Repeated calls to a Guild representative were not returned.

Asked if she’d leave the public fight for transparency in the police department to Rush, she says that she’s the “public face on working with the bargaining units.”

Snyder says he expected a protracted battle. “We’re trying to do something extremely difficult,” he says. “No other city in Washington has … an Office of the Police Ombudsman like we have here.”

If the Council appeals the arbitrator’s decision, Snyder says, the case won’t go to PERC like the citizen groups suggest.

“My understanding is the next step for appeal is Superior Court,” Snyder says.

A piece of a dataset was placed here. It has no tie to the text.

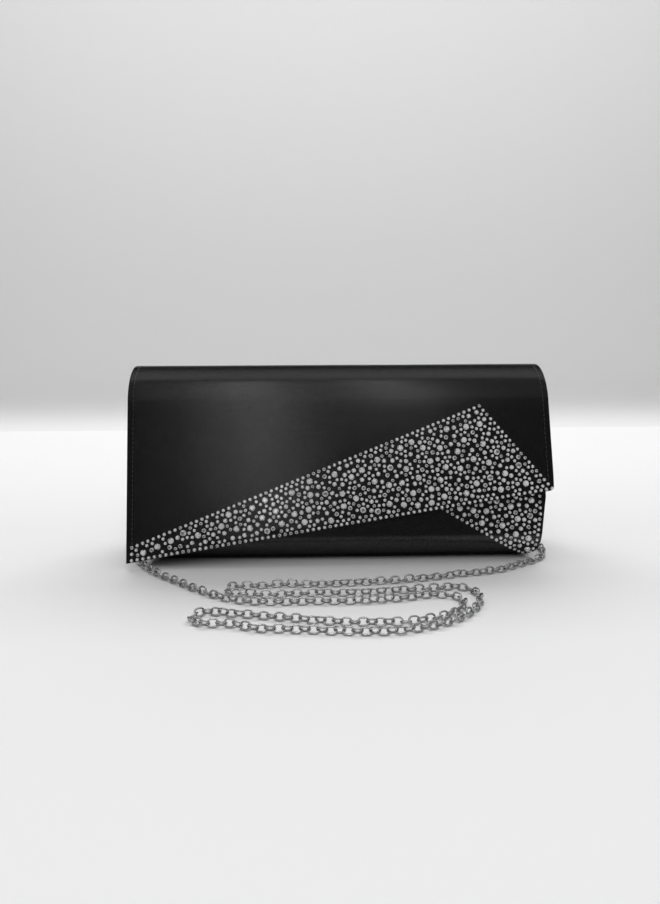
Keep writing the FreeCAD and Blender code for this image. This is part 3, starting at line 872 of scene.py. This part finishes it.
def light_and_camera():
    scene = bpy.context.scene
    scene.view_settings.view_transform = "Standard"
    world = bpy.data.worlds.new("studio")
    scene.world = world
    world.use_nodes = True
    sky = world.node_tree.nodes["Background"]
    sky.inputs["Color"].default_value = (0.92, 0.92, 0.92, 1)
    sky.inputs["Strength"].default_value = 0.08
    lamp("tent top", (0.6, 2.9, 5.0), (0.6, 2.9, 0), (10.6, 5.8), 214)
    lamp("tent back", (0.6, 4.3, 5.0), (0.6, 4.3, 0), (10.6, 3.25), 328)
    lamp("front glow", (0, -0.8, 1.5), (0, 0, 0.1), (4.0, 1.7), 4.6)
    lamp("wall wash", (0.0, -0.2, 0.75), (0.0, 0.8, 1.08), (1.8, 0.25), 6.1)
    lamp("left strip", (-0.185, -0.8, 1.0), (-0.06, 0, 0.1), (0.12, 1.7), 2.1, lean=8)
    lamp("right strip", (0.18, -0.7, 1.1), (0.03, 0, 0.1), (0.09, 1.4), 1.4, lean=-7)

    camera = bpy.data.cameras.new("camera")
    camera.sensor_fit = "VERTICAL"
    camera.sensor_height = 36.0
    camera.lens = 26.28
    eye = bpy.data.objects.new("camera", camera)
    heading, pitch, roll = math.radians(1.32), math.radians(11.0), math.radians(-0.24)
    aim = Matrix.Rotation(-heading, 4, "Z") @ Matrix.Rotation(math.pi / 2 - pitch, 4, "X")
    turn = aim @ Matrix.Rotation(roll, 4, "Z")
    eye.matrix_world = Matrix.Translation((-0.0164, -0.4235, 0.1495)) @ turn
    scene.collection.objects.link(eye)
    scene.camera = eye


# ---- the bag ----
light_and_camera()
chain()
room()
outer_cover()
turned_top()
front_cover()
for side, word in ((-1, "left"), (1, "right")):
    gusset(side, word, False)
    gusset(side, word, True)
flap_stitching()

model = stone_model()
dice = random.Random(4)
for body in ("flap", "front"):
    for size in ("large", "medium", "small"):
        stones(body, size, model, dice)
bpy.data.objects.remove(model)

FINISH = {"satin": SATIN, "lining": LINING, "board": BOARD, "stone": STONE, "magnet": MAGNET_METAL,
          "ring_metal": RING_METAL, "chain_metal": CHAIN_METAL}
for part in frame["record"]["subparts"]:
    node = NODES[part["node"]]
    for holder in node.material_slots:
        holder.material = FINISH[part["material_slot"]]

Still, Snyder says, because the arbitrator told the city that it had to repeal the expanded-powers ordinance, the City Council will do just that. “If we don’t repeal, it’s just like writing a check over to the Guild,” he says.

But the fight for an independent ombudsman is far from over, some Council members say.

“I think this thing ought to be taken all the way up, even to the [state] Supreme Court,” Rush says. “We need a definitive answer why the community can’t have the police oversight that they’re seeking.”

For the time being, Rush says, “This now rests with the mayor. It now rests with the Council.”

Regardless of where it’s heading or who’s taking it there, Beggs says the three citizen groups have indicated the direction.

“We gave them a way forward. You can appeal.

The arbitrator went outside of his authority,” he says. “What would be weird is if they didn’t appeal. There really is no drawback to appealing.”